Aujourd'hui, en France, la leucémie myéloïde associée à une exposition au formaldéhyde ne figure dans aucun tableau de maladie professionnelle. Ce 14 novembre, l'Agence nationale de sécurité sanitaire (Anses) a publié un rapport où elle conclut à un lien de causalité « avéré » entre l'exposition professionnelle au formaldéhyde et les leucémies myéloïdes (dont leucémies myéloïdes chroniques et leucémies aiguës myéloïdes). Depuis 2014, le formaldéhyde, appelé plus couramment « formol » lorsqu’il est sous forme liquide, est une substance classée cancérogène de catégorie 1B et mutagène de catégorie 2 au niveau européen.
Le formaldéhyde est déjà inclus dans plusieurs tableaux de maladies professionnelles dans les régimes de sécurité sociale (général et agricole), concernant les affections telles que dermites, eczéma, rhinite et asthme, depuis plus de cinquante ans, ou encore le cancer du nasopharynx depuis 2012. En revanche, à cette époque, le niveau de preuves avait été jugé insuffisant pour montrer un lien de causalité avec la leucémie myéloïde.
Ces dernières années, les connaissances relatives aux pathologies liées aux expositions au formaldéhyde se sont étayées. La Direction générale du travail, la Direction de la sécurité sociale et la Direction des affaires financières, sociales et logistiques ont alors saisi l’Anses début 2021 pour réaliser ce travail d’expertise en vue de la création d’un tableau de maladie professionnelle.
Améliorer la reconnaissance des victimes
« [Sa création] faciliterait la reconnaissance des cas de cancers associés à une exposition professionnelle », note l'Anses. Le rapport indique en effet que peu de demandes de reconnaissance de maladie professionnelle ont été formulées concernant les leucémies myéloïdes : entre 2011 et 2021, huit ont été répertoriées, dont seulement trois ont obtenu un avis favorable.
L'Agence justifie dans son rapport : « Des études montrent que les hématologues ont des connaissances très inégales des facteurs de risque professionnels et du fonctionnement du dispositif de reconnaissance ». Il est également difficile de tracer les expositions professionnelles au formaldéhyde, notamment pour les travailleurs du nettoyage. « Leurs trajectoires professionnelles, souvent fragmentées, rendent en effet difficile le repérage et la traçabilité des expositions à des substances dangereuses », est-il précisé.

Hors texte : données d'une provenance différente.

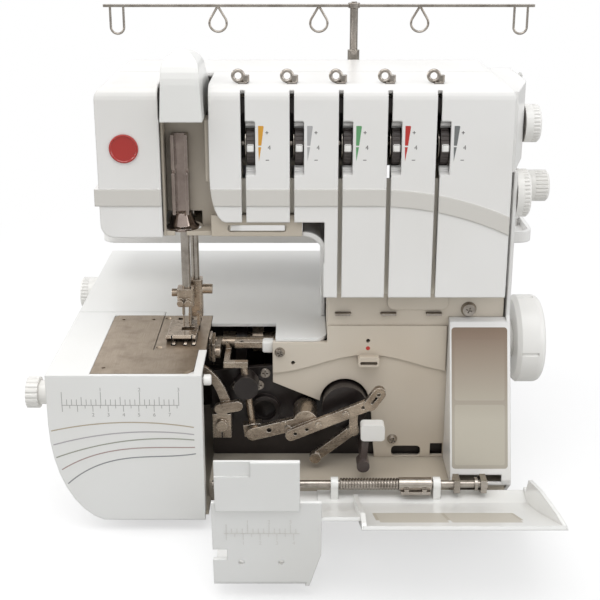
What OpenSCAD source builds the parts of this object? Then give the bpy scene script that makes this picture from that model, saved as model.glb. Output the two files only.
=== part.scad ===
// Serger overlock machine: five-thread domestic overlocker with its looper cover open.
// X runs to the right, Y to the rear, Z up. Inside the modules Y is measured from the front
// face of the left cover, and at_part() moves everything so that the origin lies on the table
// under the middle of the machine, measured with its front cover open.

/* [Base] */
// Height of the bed above the table
bed_z = 115; // [110:1:120]
// Depth of the base, front face to rear face
base_d = 260; // [254:1:270]
// Left end of the base, measured left from the middle
base_left = 164; // [160:1:168]
// Right end of the base
base_right = 144; // [142:1:146]
// Wall of the plastic covers
wall = 2.5; // [2:0.1:2.8]
// Height of the rubber feet
foot_h = 8; // [6:0.5:10]
// Diameter of the rubber feet
foot_d = 22; // [16:1:26]
// Depth of the left cover that swings open
door_d = 112.5; // [111:0.5:114]
// Gap between neighbouring covers
seam = 0.4; // [0.3:0.05:0.5]

/* [Head] */
// Front face of the head
head_front = 45; // [44:0.5:46]
// Rear face of the head
head_back = 165; // [162:1:168]
// Top of the head
head_top = 296; // [292:1:300]
// Underside of the arm
arm_z = 194.5; // [192:0.5:197]
// Left end of the arm, measured left from the middle
arm_left = 131; // [128:1:134]
// Right end of the head
head_right = 140; // [138:1:141]
// Left wall of the column
column_x = 17; // [16:0.5:18]
// Lower edge of the face over the column
face_z = 152; // [150:0.5:154]
// Lower edge of the face over the arm
strip_z = 205; // [203:0.5:207]
// Radius of the inner corner between arm and column
arch_r = 15; // [10:1:18]
// Corner radius of the head
head_r = 9; // [6:0.5:11]

/* [Tension units] */
// Number of thread slots
slots = 5; // [5:1:5]
// Place of the first slot, measured left from the middle
slot_left = 35.7; // [35:0.1:37]
// Distance between thread slots
slot_pitch = 31.7; // [31.2:0.1:32.2]
// Width of a thread slot
slot_w = 2.9; // [2.4:0.1:3.4]
// Radius of a tension thumb wheel
dial_r = 16; // [15:0.5:17]
// Width of a tension thumb wheel
dial_w = 5.2; // [4.6:0.1:5.6]
// Height of the tension wheel axes
dial_z = 255; // [252:0.5:257]
// Diameter of the tension studs
stud_d = 4; // [3.6:0.1:4.4]

/* [Needle and presser] */
// Needle bar, measured left from the middle
needle_left = 78.5; // [78:0.25:79]
// Needle bar, measured from the front
needle_y = 74; // [73.5:0.25:74.5]
// Needle bar diameter
needle_bar_d = 6.4; // [6:0.1:7]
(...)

À la recherche d'alternatives
D'autre part, courant 2021, l’Anses a identifié de potentielles alternatives au formaldéhyde dans cinq secteurs d’activité (l’alimentation humaine, l’alimentation animale, la pisciculture, le diagnostic médical et la thanatopraxie). En complément, une méthode générale pour comparer des alternatives à une substance chimique avait également été publiée à cette époque. L’Agence insiste : « la substitution doit rester la démarche prioritaire ».
De nombreux secteurs professionnels concernés
Selon une enquête de 2017, 185 900 salariés sont exposés à cette substance et 34 500 sont exposés à des résines à base de formaldéhyde susceptibles d’en libérer, soit 0,7 % et 0,1 % respectivement de la population salariée couverte par l’enquête. Sont concernés 86 sur 88 secteurs de la nomenclature des activités françaises.
Le formaldéhyde est utilisé notamment en tant que conservateur en thanatopraxie, désinfectant en milieu hospitalier et en agriculture ou fixateur dans les laboratoires d’anatomocytopathologie. Il est également libéré sous forme de gaz par certains produits ou résines utilisés dans l’industrie du bois, du textile ou du caoutchouc.
Depuis environ 20 ans, la proportion de travailleurs exposés semble cependant diminuer avec l’inscription de règles particulières de prévention des risques cancérogènes, mutagènes ou toxiques pour la reproduction dans le Code du travail. Les travailleurs des services funéraires, du secteur des soins de santé, des travaux de charpente et de la fabrication de placage et de panneaux en bois demeurent toutefois « soumis à des niveaux d’exposition élevés », alerte l’Anses.